I have written more than one column explaining that hunters and birders enjoy the outdoors for some of the same reasons (peace, solitude, sunsets), have some of the same needs (habitat preservation), and share some of the same feelings (a kinship with their "prey").  Nonetheless, a reader recently suggested the column might best be served by another migration--to the Exploring Arizona Section--things to do, places to go, interesting historical information.

I'll probably wait and see how I get along with my new editor.  With the loss of readership and the consequent loss of advertising revenue, I feel strangely akin to those avian species threatened by loss of habitat.  Remember what the marketing director for the home developer in Tucson asked when birders wanted to stop the bulldozers in a wash known to be used by the nearly-extirpated-in-Arizona Ferruginous Pygmy-Owl--"Can't the owls just move?"

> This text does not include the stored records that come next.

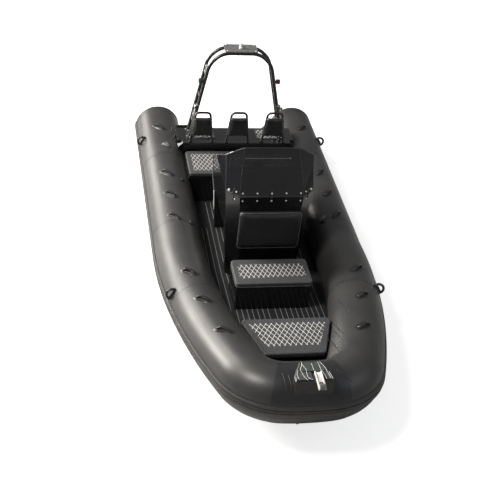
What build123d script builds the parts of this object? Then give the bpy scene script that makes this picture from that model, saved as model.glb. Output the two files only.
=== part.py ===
from build123d import *
import os
from math import radians, sin, cos, tan, sqrt

# Rigid inflatable boat, 5.2 m long. +X runs to the bow, +Y to port, +Z up.
# The origin is on the centreline, where the transom's aft face meets the waterline.

# Inflatable collar
tube_r = 250.0            # outer radius of the air tube
tube_y = 800.0            # half distance between the side tubes
tube_z = 300.0            # height of the tube's centreline over the waterline
tube_stern_x = -360.0     # where the round of the side tubes ends, aft of the transom
cone_length = 280.0       # tapered stern cone
cone_tip_r = 70.0
cone_round_r = 50.0
sheer_x = 2221.0          # the run turns upwards here
sheer_angle = 5.445
sheer_bend_r = 1000.0
shoulder_angle = 20.055   # first gentle turn inwards
corner_angle = 64.135     # tight bow corner
corner_r = 350.0
nose_r = 1809.0           # slow curve across the bow
strake_t = 14.0           # outer rub strake
strake_half_h = 55.0
patch_t = 5.0             # reinforcing patches glued on the tube

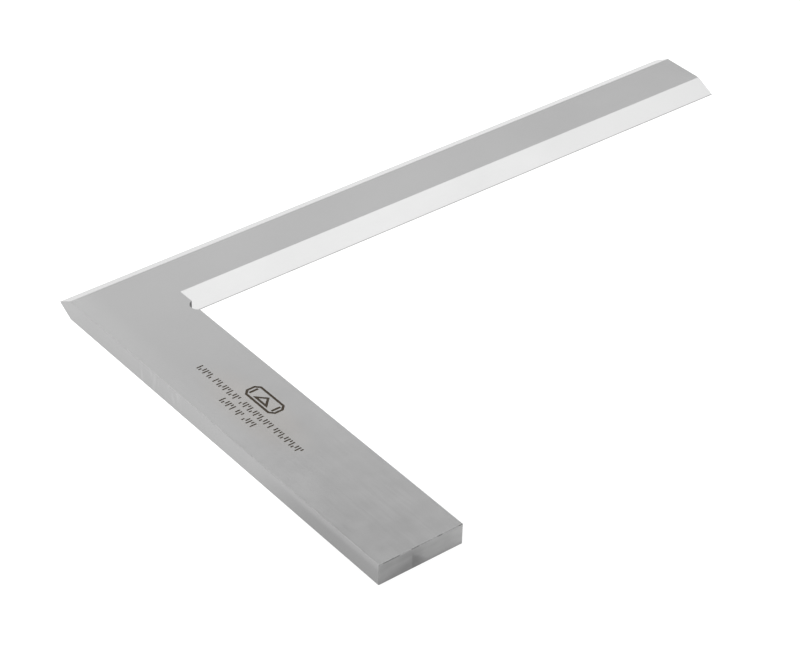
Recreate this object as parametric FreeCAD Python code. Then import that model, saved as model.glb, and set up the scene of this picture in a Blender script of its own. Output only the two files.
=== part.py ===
import FreeCAD, Part
import math
import os

# A knife-edge steel square, 250 x 160 mm: a bevelled blade let into a flat stock at a right angle.
#
# Frame, in millimetres: +X runs along the blade, -Y along the stock and +Z up through the thickness.
# The origin is the outer right-angle corner, on the plane that the square rests on.
#
# Two pieces. The blade's root is a tongue of a third of the thickness, which fills an open slot in the
# stock's head. Their outer faces are ground flush, so the joint doesn't show.

# Driving dimensions of the two legs
BLADE_LENGTH = 250.0  # outer leg, from the stock's outer face to the blade's end
STOCK_LENGTH = 160.0  # outer leg, from the outer knife edge to the stock's end
THICKNESS = 7.25  # both legs
BLADE_WIDTH = 29.0  # between the two knife edges
STOCK_WIDTH = 29.6  # between the two measuring faces
HEAD_WIDTH = 30.0  # the stock's head, which isn't ground back to the inner measuring face

# Knife edges, at mid-thickness
OUTER_BEVEL = 6.15  # from the outer knife edge to the flat face
INNER_BEVEL = 7.15  # from the inner knife edge to the flat face
KNIFE_RADIUS = 0.2  # rounding of both knife edges

# Broken edges
STOCK_CHAMFER = 0.2
BLADE_END_CHAMFER = 0.1

# Bridle joint
TONGUE_THICKNESS = THICKNESS / 3
TONGUE_WIDTH = BLADE_WIDTH - INNER_BEVEL  # the shoulder lies under the root of the inner bevel

# Relief notch in the inside corner, cut into the stock only
RELIEF_RADIUS = 2.8
RELIEF_DEPTH = 1.7  # into the stock's inner face
RELIEF_DROP = 1.7  # from the inner knife edge to the notch's axis

# Etched marking on the stock's upper face. Its rows run along -Y, with their heads towards +X.
ETCH_DEPTH = 0.05
ROW_HEIGHT = 2.4
TICK_WIDTH = 0.5
TICK_PITCH = 1.02
TICK_SPANS = ((0.0, 1.0), (0.0, 0.45), (0.3, 1.0), (0.0, 1.0), (0.55, 1.0))  # shares of the row height
TICKS_PER_GAP = 1
LONG_ROW_START = (11.4, -57.0)  # foot of the first tick
LONG_ROW_GROUPS = (7, 12, 15, 13)  # ticks in each group
SHORT_ROW_START = (7.6, -74.0)
SHORT_ROW_GROUPS = (6, 3, 5)
EMBLEM_CENTRE = (18.6, -81.8)
EMBLEM_LENGTH = 14.6
EMBLEM_HEIGHT = 6.2
EMBLEM_CUT = 1.6  # off each corner of the frame
EMBLEM_STROKE = 0.8
TRIANGLE_LENGTH = 7.2  # the long side of the set square in the middle of the frame
SIDE_TICK_OFFSET = 5.5  # from the set square's middle to the tick on either side of it
SIDE_TICK_HEIGHT = 3.2

MID_HEIGHT = THICKNESS / 2
RELIEF_X = STOCK_WIDTH + RELIEF_RADIUS - RELIEF_DEPTH
RELIEF_Y = -(BLADE_WIDTH + RELIEF_DROP)
TOLERANCE = 1e-6


def vec(x, y, z=0.0):
    return FreeCAD.Vector(x, y, z)


def box(x_range, y_range, z_range):
    """A box between two limits on each axis."""
    size = [high - low for low, high in (x_range, y_range, z_range)]
    return Part.makeBox(*size, vec(x_range[0], y_range[0], z_range[0]))


def knife_edges(x, tip_y, bevel, inward):
    """The two bevels and the rounded tip of a knife edge, as edges in the plane at x.

    The tip is at tip_y, and inward is +1 or -1, the way along Y from the tip to the flat face.
    The edges run from the root of the upper bevel to the root of the lower one.
    """
    reach = math.hypot(bevel - KNIFE_RADIUS, MID_HEIGHT)
    slope = math.atan2(MID_HEIGHT, bevel - KNIFE_RADIUS) - math.asin(KNIFE_RADIUS / reach)
    tangent_y = tip_y + inward * KNIFE_RADIUS * (1 - math.sin(slope))
    rise = KNIFE_RADIUS * math.cos(slope)
    root_y = tip_y + inward * bevel
    upper_root, lower_root = vec(x, root_y, THICKNESS), vec(x, root_y, 0)
    upper, lower = vec(x, tangent_y, MID_HEIGHT + rise), vec(x, tangent_y, MID_HEIGHT - rise)
    return [
        Part.makeLine(upper_root, upper),
        Part.Arc(upper, vec(x, tip_y, MID_HEIGHT), lower).toShape(),
        Part.makeLine(lower, lower_root),
    ]


def extrude_x(edges, length):
    """A solid from a closed outline in a plane across X."""
    wire = Part.Wire(Part.__sortEdges__(edges))
    return Part.Face(wire).extrude(vec(length, 0))


def head_block(low_y):
    """The stock's head at full thickness, from low_y to the outer knife edge."""
    outline = knife_edges(0, 0, OUTER_BEVEL, -1)
    corners = [vec(0, -OUTER_BEVEL, 0), vec(0, low_y, 0), vec(0, low_y, THICKNESS),
               vec(0, -OUTER_BEVEL, THICKNESS)]
    outline += [Part.makeLine(a, b) for a, b in zip(corners, corners[1:])]
    return extrude_x(outline, HEAD_WIDTH)


def tongue_space():
    """The slab that the tongue fills, open on three sides of the stock's head."""
    low_z = MID_HEIGHT - TONGUE_THICKNESS / 2
    return box((0, HEAD_WIDTH), (-TONGUE_WIDTH, KNIFE_RADIUS), (low_z, low_z + TONGUE_THICKNESS))


def edges_where(shape, wanted):
    """The straight edges whose two ends both satisfy wanted."""
    return [edge for edge in shape.Edges
            if isinstance(edge.Curve, Part.Line) and all(wanted(v.Point) for v in edge.Vertexes)]


def make_blade():
    inner_root = -(BLADE_WIDTH - INNER_BEVEL)
    outline = knife_edges(HEAD_WIDTH, 0, OUTER_BEVEL, -1)
    outline += knife_edges(HEAD_WIDTH, -BLADE_WIDTH, INNER_BEVEL, 1)
    outline += [Part.makeLine(vec(HEAD_WIDTH, -OUTER_BEVEL, z), vec(HEAD_WIDTH, inner_root, z))
                for z in (0, THICKNESS)]
    bar = extrude_x(outline, BLADE_LENGTH - HEAD_WIDTH)
    flat_end_edges = edges_where(bar, lambda p: abs(p.x - BLADE_LENGTH) < TOLERANCE
                                 and abs(abs(p.z - MID_HEIGHT) - MID_HEIGHT) < TOLERANCE)
    bar = bar.makeChamfer(BLADE_END_CHAMFER, flat_end_edges)
    tongue = head_block(-TONGUE_WIDTH).common(tongue_space())
    return bar.fuse(tongue).removeSplitter()


def make_stock():
    # The chamfered bar and the head meet in a plane through the relief notch's axis, where the
    # chamfers of the inner face end.
    bar = box((0, STOCK_WIDTH), (-STOCK_LENGTH, RELIEF_Y), (0, THICKNESS))
    free_edges = [edge for edge in bar.Edges if min(v.Y for v in edge.Vertexes) < RELIEF_Y - TOLERANCE]
    bar = bar.makeChamfer(STOCK_CHAMFER, free_edges)
    head = head_block(RELIEF_Y)
    outer_edges = edges_where(head, lambda p: abs(p.x) < TOLERANCE and p.y < -OUTER_BEVEL + TOLERANCE)
    outer_edges = [edge for edge in outer_edges if edge.Length > THICKNESS + TOLERANCE]
    head = head.makeChamfer(STOCK_CHAMFER, outer_edges)
    relief = Part.makeCylinder(RELIEF_RADIUS, THICKNESS, vec(RELIEF_X, RELIEF_Y))
    stock = bar.fuse(head).removeSplitter()
    return stock.cut(tongue_space()).cut(relief).cut(Part.makeCompound(marking()))


def etched(points):
    """The shallow recess whose outline joins these (x, y) points on the upper face."""
    floor = THICKNESS - ETCH_DEPTH
    corners = [vec(x, y, floor) for x, y in points]
    face = Part.Face(Part.makePolygon(corners + corners[:1]))
    return face.extrude(vec(0, 0, 2 * ETCH_DEPTH))


def etched_tick(low_x, height, high_y, width):
    return box((low_x, low_x + height), (high_y - width, high_y),
               (THICKNESS - ETCH_DEPTH, THICKNESS + ETCH_DEPTH))


def tick_row(start, groups):
    """Groups of ticks along -Y. The heights of the ticks follow the cycle of TICK_SPANS."""
    ticks = []
    place = 0
    for group in groups:
        for _ in range(group):
            low, high = TICK_SPANS[place % len(TICK_SPANS)]
            ticks.append(etched_tick(start[0] + low * ROW_HEIGHT, (high - low) * ROW_HEIGHT,
                                     start[1] - place * TICK_PITCH, TICK_WIDTH))
            place += 1
        place += TICKS_PER_GAP
    return ticks


def cut_rectangle(inset):
    """The emblem's frame, a rectangle with cut corners, shrunk by an inset from every side."""
    half_x, half_y = EMBLEM_HEIGHT / 2 - inset, EMBLEM_LENGTH / 2 - inset
    cut = EMBLEM_CUT - inset * (2 - math.sqrt(2))
    corners = [(half_x, half_y - cut), (half_x - cut, half_y)]
    corners += [(-x, y) for x, y in reversed(corners)]
    return corners + [(-x, -y) for x, y in corners]


def set_square(inset):
    """A 45 degree set square with its right angle towards +X, shrunk by an inset from every side."""
    half_length = TRIANGLE_LENGTH / 2
    inradius = half_length * (math.sqrt(2) - 1)
    reach = half_length * (1 - inset / inradius)
    low_x = inset - half_length / 2
    return [(low_x, -reach), (low_x + reach, 0), (low_x, reach)]


def emblem():
    """A set square between two ticks, in a frame."""
    centre_x, centre_y = EMBLEM_CENTRE
    pieces = []
    for outline in (cut_rectangle, set_square):
        outer, inner = (etched([(centre_x + x, centre_y + y) for x, y in outline(inset)])
                        for inset in (0, EMBLEM_STROKE))
        pieces.append(outer.cut(inner))
    for side in (1, -1):
        pieces.append(etched_tick(centre_x - SIDE_TICK_HEIGHT / 2, SIDE_TICK_HEIGHT,
                                  centre_y + side * SIDE_TICK_OFFSET + EMBLEM_STROKE / 2, EMBLEM_STROKE))
    return pieces


def marking():
    return emblem() + tick_row(LONG_ROW_START, LONG_ROW_GROUPS) + tick_row(SHORT_ROW_START, SHORT_ROW_GROUPS)


os.makedirs("parts", exist_ok=True)
for name, shape in {"blade": make_blade(), "stock": make_stock()}.items():
    solid = shape.Solids[0]
    print(name, "solids:", len(shape.Solids), "valid:", shape.isValid(), "volume:", round(solid.Volume, 1))
    solid.exportStep("parts/" + name + ".step")
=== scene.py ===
import math

import bpy
from mathutils import Matrix, Vector


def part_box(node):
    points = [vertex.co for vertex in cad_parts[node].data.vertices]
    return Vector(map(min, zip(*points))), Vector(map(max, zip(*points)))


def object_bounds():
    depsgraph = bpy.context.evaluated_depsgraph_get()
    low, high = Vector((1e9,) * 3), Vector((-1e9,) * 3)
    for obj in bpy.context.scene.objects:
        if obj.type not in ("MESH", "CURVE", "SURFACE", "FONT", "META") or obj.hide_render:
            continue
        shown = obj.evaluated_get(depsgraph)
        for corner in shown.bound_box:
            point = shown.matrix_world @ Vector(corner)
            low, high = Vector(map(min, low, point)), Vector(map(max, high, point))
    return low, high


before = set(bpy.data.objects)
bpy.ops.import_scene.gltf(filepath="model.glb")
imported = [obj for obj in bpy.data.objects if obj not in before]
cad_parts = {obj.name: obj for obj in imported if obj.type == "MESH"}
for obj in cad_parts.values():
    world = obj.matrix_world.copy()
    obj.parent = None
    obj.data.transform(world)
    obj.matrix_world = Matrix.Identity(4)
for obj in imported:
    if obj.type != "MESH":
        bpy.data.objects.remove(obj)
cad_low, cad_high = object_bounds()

# A knife-edge steel square lying on a pale floor. Metres, +X along the blade, -Y along the stock, +Z up.
# The origin is the outer right-angle corner on the floor.

MM = 0.001
STOCK_LOW, STOCK_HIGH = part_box("stock")
STOCK_END = STOCK_LOW.y
BLADE_END = cad_high.x
THICKNESS = cad_high.z - cad_low.z

# The relief notch in the inside corner, and the etched marking
RELIEF_AXIS = (30.7 * MM, -30.7 * MM, 0.0)
RELIEF_RADIUS = 2.8 * MM
MARKING_CENTRE = (13.5 * MM, -84 * MM)
MARKING_REACH = (11 * MM, 30 * MM)
ETCH_DEPTH = 0.05 * MM

# The stock's end. Its brightness is given at shares of its width, from the outer side. A dark wedge lies
# below a line that falls to a tip on the lower edge, and begins at a step across X.
END_STOPS = ((0.0, 0.30), (0.12, 0.27), (0.42, 0.25), (0.55, 0.31), (1.0, 0.37))
WEDGE_START = 11.6 * MM
WEDGE_TIP = 18.93 * MM
WEDGE_SLOPE = -0.75
STAIN_CENTRE = (9.3 * MM, STOCK_END, 1 * MM)
NICK_SEED = 1.7  # picks where the nicks lie along its edges

# Camera: where it aims on the floor, and where it stands
AIM = Vector((0.08068, -0.0674, 0.0))
CAMERA_AZIMUTH = math.radians(-39.315)
CAMERA_ELEVATION = math.radians(35.788)
CAMERA_ROLL = math.radians(1.672)
CAMERA_DISTANCE = 0.8373
LENS_MM = 121.79
SENSOR_MM = 36.0

# Light tent: how bright it is, as a share of TENT_STRENGTH, at the sine of each elevation. It is pale at
# the horizon, with a bright band below a dark gap, a bright ceiling above it and a dim middle overhead.
TENT_STRENGTH = 1.5
TENT_STOPS = ((0.0, 0.70), (0.08, 0.69), (0.16, 0.55), (0.47, 0.46), (0.52, 0.58), (0.575, 0.79),
              (0.67, 0.12), (0.70, 0.20), (0.76, 1.16), (0.915, 1.16), (0.96, 0.30), (1.0, 0.20))

# How much light the floor gives off by itself, under most of the square and from the stock's free end on
FLOOR_GLOW = 1.10
FLOOR_GLOW_NEAR_END = 0.85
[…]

Maybe the column will migrate to one of the Valley Audubon Society newsletters--preaching to the choir there for sure.  Or maybe I'll start a birdblog--supposedly lots of ripples outward from something like that..  Or I could take my marbles and go home and just spend time in the woods enjoying the birds which is where this all began.  Still, if I hook just one person, maybe I've given something back.  I figure a birder writing a birding column is both a hunter and a fisherman.  It would be cool to have that bottle come bobbing back in sometime or see that banded messenger return.

My immediate problem though, since I always pick an image to go with these field notes, is that I don't have a shot of an ostrich with its head in the sand to honor editors, and developers, everywhere.